Le témoignage d’Olivier Butel, directeur des opérations de Terreal

«Le point sur lequel nous sommes le plus vigilants est la sécurité. L’exigence d’ergonomie pour les opérations de production et de maintenance – avec l’utilisation de 23 robots – a permis de réaliser une implantation des équipements autorisant une meilleure visualisation de l’ensemble de la chaîne de production, et un accès sécurisé pour tout type d’intervention. Les machines automatisées traditionnelles ne permettaient pas d’évoluer vers une prise en compte aussi profonde de l’ergonomie et de l’accessibilité. «Autre point: l’allègement de la charge mentale de nos collaborateurs, en simplifiant l’exploitation des équipements, par exemple celle des écrans de pilotage des machines.
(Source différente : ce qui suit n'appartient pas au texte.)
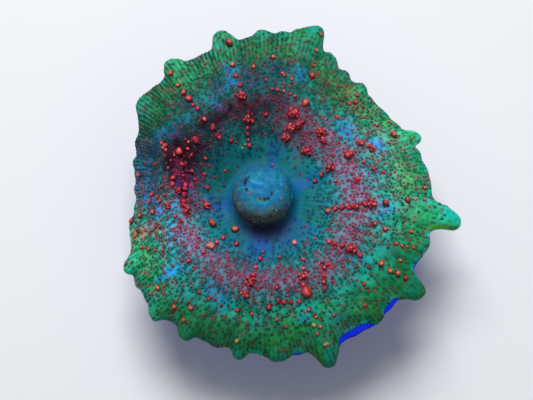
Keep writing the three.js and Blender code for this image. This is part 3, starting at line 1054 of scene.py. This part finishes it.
bubble = Shader("crimson_bubble", 0.34)
crimson(bubble)
blister = skin_round("crimson_blister", 0.2)
skin_colour = blister.colour
crimson(blister)
blister.lay(skin_colour, blister.field("tip").step(0.55, 0.05), 0.75)
for shader in (bubble, blister):
    shader.finish(0.32 + shader.noise(0.4) * 0.16, shader.noise(0.16), 0.04)

small_turn, small_reach, ring_share, wine_share = pick(is_bubble, dot_turn, dot_reach, in_ring, in_wine)
small_reach = np.minimum(small_reach, 33.2)
outer_left = smooth(0.5, 0.9, facing(small_turn, 205)) * smooth(21, 24, small_reach)
wider = draw.random(len(small_turn)) < 0.12 + 0.3 * wine_share + 0.35 * outer_left
half_width = draw.uniform(0.2, 0.36, len(small_turn)) + 0.16 * wider
MOUND = [[1.0, -0.35], [0.72, 0.4], [0.36, 0.9]]  # [share of the width, share of the lift]
small = draped_buttons(
    "small_bubbles",
    small_turn,
    span_at(small_reach),
    half_width,
    half_width * draw.uniform(0.9, 1.4, len(small_turn)),
    draw.uniform(-0.5, 0.5, len(small_turn)),
    half_width * draw.uniform(0.45, 0.95, len(small_turn)),
    {
        **skin_numbers(small_turn, small_reach, ring_share, wine_share),
        "warm": np.clip(smooth(20, 28, small_reach) * draw.uniform(0.3, 1.1, len(small_turn)), 0, 1),
        "tone": draw.uniform(0, 1, len(small_turn)) + 0.6 * wine_share + 0.5 * smooth(22, 27, small_reach),
    },
    profile=MOUND,
)

CHAINS = [  # [bearing and reach of the first, bearing and reach of the last, how many, width]
    [126, 32.0, 126, 26.0, 4, 1.4], [126, 24.3, 127, 22.8, 2, 1.2], [127, 20.0, 126, 15.8, 3, 1.2],
    [103, 28.9, 102, 23.6, 3, 1.4], [102, 15.4, 104, 12.0, 4, 1.0], [268, 13.4, 263, 17.6, 3, 1.2],
    [301, 16.0, 297, 17.9, 2, 1.1], [324, 17.2, 328, 23.3, 6, 1.2], [348, 14.1, 354, 20.8, 6, 1.2],
    [358, 30.2, 358, 32.4, 3, 0.8], [340, 28.6, 340, 31.8, 4, 0.85], [329, 29.7, 328, 31.4, 3, 1.1],
    [176, 17.0, 188, 17.4, 5, 1.1], [154, 24.2, 152, 26.4, 3, 1.0], [292, 25.9, 292, 31.5, 4, 0.9],
    [86, 22.0, 72, 21.6, 5, 0.9], [82, 25.6, 77, 24.6, 3, 0.95], [72, 32.8, 69, 27.8, 4, 1.1],
    [49, 31.0, 48, 28.4, 3, 1.1], [226, 12.2, 224, 17.6, 4, 1.2], [277, 23.0, 289, 23.9, 4, 1.0],
    [310, 18.8, 302, 23.2, 5, 1.0], [237, 25.2, 264, 25.8, 5, 0.9], [203, 30.2, 210, 25.1, 4, 0.8],
    [197, 24.8, 196, 32.6, 8, 0.72],
]
SINGLES = [  # [bearing, reach, width]
    [141, 18.5, 1.6], [126, 18.0, 1.3], [152, 25.0, 1.3], [153, 20.5, 1.7], [151, 17.5, 0.8],
    [156, 21.5, 0.7], [149, 19.0, 0.9], [145, 19.5, 0.7], [164, 22.5, 0.8], [170, 20.5, 1.2],
    [174, 20.5, 1.1], [173, 17.0, 1.3], [161, 16.0, 1.1], [166, 15.0, 1.0], [158, 13.5, 0.9],
    [169, 12.0, 1.1], [167, 18.0, 0.8], [160, 19.0, 0.8], [178, 28.0, 1.2], [182, 28.0, 1.0],
    [180, 25.5, 1.0], [180, 23.0, 1.1], [183, 24.5, 0.9], [195, 20.0, 0.9], [199, 18.5, 0.9],
    [202, 19.5, 0.8], [207, 12.0, 1.8], [228, 8.8, 1.7], [293, 22.4, 2.4], [293, 21.0, 1.3],
    [295, 22.0, 1.0], [102, 31.7, 1.8], [98, 16.4, 1.1], [119, 14.2, 0.9], [146, 14.8, 0.9],
    [143, 10.2, 0.7], [168, 32.1, 1.1], [188, 30.8, 1.1], [188, 26.7, 1.1], [189, 33.0, 1.3],
    [225, 15.4, 1.5], [223, 21.4, 1.0], [241, 11.6, 1.2], [304, 11.8, 1.2], [291, 30.3, 1.0],
    [270, 11.8, 0.8], [285, 13.6, 0.8], [282, 15.6, 0.8], [278, 20.3, 1.1], [86, 28.7, 1.1],
    [94, 27.2, 1.0], [69, 27.6, 1.7], [66, 21.4, 1.9], [88, 17.4, 0.9], [48, 23.6, 1.2],
    [22, 13.3, 1.1], [19, 11.6, 1.0], [14, 23.4, 1.1], [19, 22.1, 1.0], [12, 25.0, 0.9],
    [20, 26.4, 0.9], [27, 30.7, 1.7], [34, 29.4, 0.9], [356, 24.7, 1.5], [358, 28.9, 1.5],
    [344, 25.6, 1.2], [345, 23.4, 1.1], [346, 30.4, 0.9], [4, 32.6, 0.9], [329, 27.8, 1.4],
    [334, 30.7, 0.9], [318, 27.2, 1.0], [312, 30.1, 0.9], [222, 30.4, 1.1], [232, 30.8, 1.0],
    [238, 29.0, 1.2], [238, 31.6, 1.1], [260, 31.4, 1.0], [273, 24.2, 1.3], [276, 26.8, 0.9],
    [280, 28.4, 0.8], [291, 29.2, 1.0], [300, 28.6, 0.8], [75, 7.8, 0.6], [112, 11.9, 0.55],
    [108, 12.4, 0.5], [292, 31.5, 0.7], [320, 14.2, 0.7], [338, 15.6, 0.6], [12, 15.8, 0.8],
]
singles = [list(single) for single in SINGLES]
for first_bearing, first_reach, last_bearing, last_reach, count, chain_width in CHAINS:
    for part in np.linspace(0, 1, count):
        bearing = first_bearing + (last_bearing - first_bearing) * part + draw.uniform(-1, 1)
        far = first_reach + (last_reach - first_reach) * part
        singles.append([bearing, far, chain_width * draw.uniform(0.8, 1.15)])
bearing, single_reach, width = np.array(singles).T
single_turn = np.radians(bearing)
single_frames = frames(single_turn, span_at(single_reach))
# Which of them are unlike the rest, as [bearing, reach, size, strength]: an ochre row, two with a
# pit, warm ones, pale ones, golden ones and a few that are never dull.
STREAK = [[197, 25.4, 1.0, 0.9], [197, 27.4, 1.0, 0.9], [197, 29.4, 1.0, 1.0], [197, 31.4, 1.0, 1.0]]
SUNKEN = [[207, 12, 1.2, 0.9], [228, 8.8, 1.2, 1.0]]
WARM = STREAK + SUNKEN + [[66, 21.4, 1.2, 0.9], [260, 22, 1.2, 0.5], [293, 22.4, 1.0, 0.4]]
PALE = [
    [225, 15.4, 1.0, 0.5], [304, 11.8, 1.0, 0.6], [296, 15.9, 1.0, 0.4], [297, 18.2, 0.8, 0.5],
    [348, 14, 1, 0.3],
]
GOLD = [
    [291, 29.2, 0.6, 0.8], [292, 31.5, 0.8, 0.7], [260, 31.4, 0.8, 0.7], [112, 11.9, 0.8, 0.9],
    [108, 12.4, 0.6, 0.8],
]
BRIGHT = [[293, 22.4, 1.2, 1.0], [293, 21.0, 0.8, 0.7], [266, 27.5, 1.0, 0.6]]
warm_here = np.clip(smooth(22, 31, single_reach) * draw.uniform(0.5, 1.1, len(single_turn)), 0, 1)
warm_here = np.maximum(warm_here, soft_spots(single_turn, single_reach, WARM))

# a cluster's heads stand round its middle one, each leaning outward
HEADS = 9
HEAD_TURN = 2.4  # radians from one head to the next, which spreads them evenly
bearing, centre_reach, wide = np.array(CLUSTERS).T[..., None]
middle, c_across, c_along, c_up = frames(np.radians(bearing), span_at(centre_reach))
order = np.arange(HEADS)
grid_shape = (len(CLUSTERS), HEADS)
distance = 0.43 * np.sqrt(order / HEADS) * wide * draw.uniform(0.75, 1.2, grid_shape)
swing = order * HEAD_TURN + draw.uniform(-0.5, 0.5, grid_shape)
swing = swing + draw.uniform(0, 6.3, (len(CLUSTERS), 1))
x, y = (distance * np.cos(swing))[..., None], (distance * np.sin(swing))[..., None]
aside = x * c_across + y * c_along
raised = 0.2 * wide * (1 - order / HEADS) ** 2
head_base = middle + aside + c_up * raised[..., None]
head_up = unit(c_up + 0.9 * aside / wide[..., None])
head_across = unit(np.cross(np.broadcast_to([0.3, 1.0, 0.1], head_up.shape), head_up))
head_frames = (head_base, head_across, np.cross(head_up, head_across), head_up)
head_width = (0.56 - 0.022 * order) * wide * draw.uniform(0.6, 1.15, grid_shape)


def marked(spots):
    """How strongly spots mark each single bubble, and 0 for each head of a cluster."""
    return np.concatenate([soft_spots(single_turn, single_reach, spots), np.zeros(head_width.size)])


width = np.concatenate([width, head_width.ravel()])
pitted = (draw.random(len(width)) < 0.3) * 1.0
pitted = np.maximum(pitted, marked(SUNKEN) > 0.5) * (marked(BRIGHT) < 0.5)
large = bulbs(
    "large_bubbles",
    *[np.concatenate([one, head.reshape(-1, 3)]) for one, head in zip(single_frames, head_frames)],
    width,
    width * draw.uniform(0.5, 0.7, len(width)),
    pitted * 0.25,
    {
        "pit": pitted,
        "warm": np.concatenate([warm_here, 0.25 * draw.random(head_width.size)]),
        "pale": marked(PALE),
        "gold": marked(GOLD),
        "tone": np.maximum(draw.random(len(width)) ** 2, 0.7 * marked(STREAK + SUNKEN))
        * (1 - marked(BRIGHT)),
    },
)
for piece, shader in ((small, blister), (large, bubble)):
    piece.data.materials.append(shader.material)
    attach(piece, "root")


# ---- The studio ----
# A pale floor, one broad soft lamp behind the polyp, a weak fill in front, and the camera that
# looks steeply down on the disc from the front.
FLOOR = 3000  # half the floor's side, in mm
floor_corners = np.array([[-1, -1, 0], [1, -1, 0], [1, 1, 0], [-1, 1, 0]]) * FLOOR
floor = stand("floor", floor_corners, [[0, 1, 2, 3]], [False])
paper = Shader("pale_paper", 0.5)
paper_colour = paper.mix((226, 227, 229), (220, 221, 223), paper.noise(60.0))
paper.feed(paper.surface, {"Base Color": paper_colour, "Roughness": 0.8})
floor.data.materials.append(paper.material)


def lamp(name, place, size, watts):
    """A square soft lamp at a place in metres that shines at the polyp."""
    light = bpy.data.lights.new(name, "AREA")
    light.size = size
    light.energy = watts
    holder = bpy.data.objects.new(name, light)
    holder.location = place
    holder.rotation_euler = (Vector((0, 0, 0.02)) - Vector(place)).to_track_quat("-Z", "Y").to_euler()
    bpy.context.scene.collection.objects.link(holder)


lamp("key", (-0.06, 0.26, 0.54), 0.3, 3.7)
lamp("fill", (0.3, -0.5, 0.5), 0.5, 0.3)
world = bpy.data.worlds.new("studio")
bpy.context.scene.world = world
world.use_nodes = True
world.node_tree.nodes["Background"].inputs["Color"].default_value = (0.9, 0.95, 1.0, 1)
world.node_tree.nodes["Background"].inputs["Strength"].default_value = 0.27
bpy.context.scene.view_settings.view_transform = "Standard"

ELEVATION, DISTANCE = np.radians(74), 311 * MM
AIM = Vector((-2.27, -0.68, 24)) * MM
camera_data = bpy.data.cameras.new("camera")
camera_data.lens = 100
camera_data.sensor_width = 36
camera_data.clip_start = 0.01
camera = bpy.data.objects.new("camera", camera_data)
camera.location = AIM + DISTANCE * Vector((0, -np.cos(ELEVATION), np.sin(ELEVATION)))
camera.rotation_euler = (np.pi / 2 - ELEVATION, 0, 0)
bpy.context.scene.collection.objects.link(camera)
bpy.context.scene.camera = camera
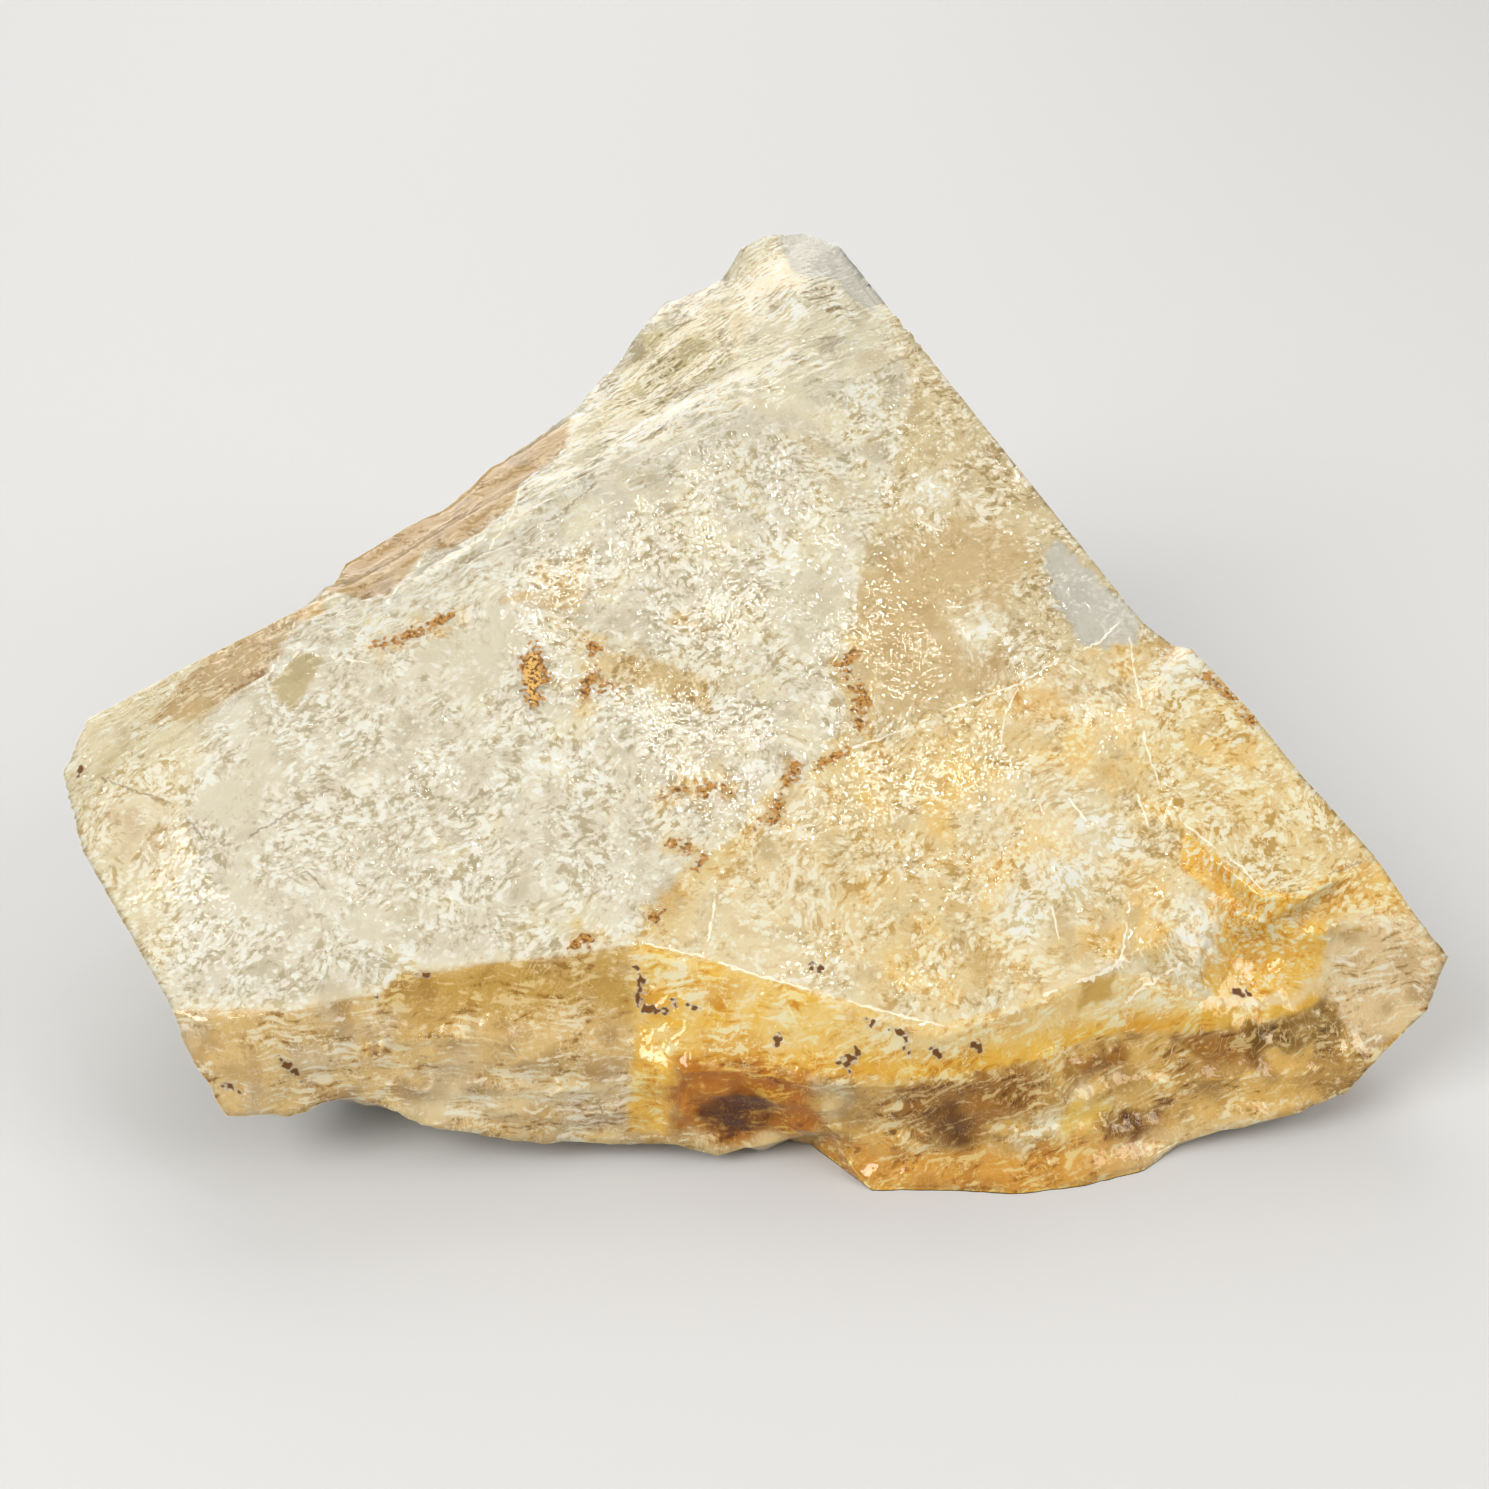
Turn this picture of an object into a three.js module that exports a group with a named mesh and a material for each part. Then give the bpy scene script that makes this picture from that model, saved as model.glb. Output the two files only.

Le choix des dernières technologies de contrôle commande a permis de développer, en associant les équipes d’exploitation, des interfaces homme-machine simplifiées. «Enfin, nous avons travaillé sur l’automatisation d’opérations répétitives et manuelles, par exemple le contrôle qualité final des produits, réalisé avec des caméras de vision. L’utilisation de robots permet de réduire, voire d’annuler, les opérations de réglages mécaniques pour configurer la ligne selon les différents modèles de tuiles. «En conclusion, la transformation de la ligne de production, équipée des technologies dernier cri, est une fierté pour nous toutes et tous, et notamment pour les nouvelles générations qui viennent d’intégrer Terreal. Le projet Titan a permis d’amorcer une étape majeure vers l’industrie du futur.»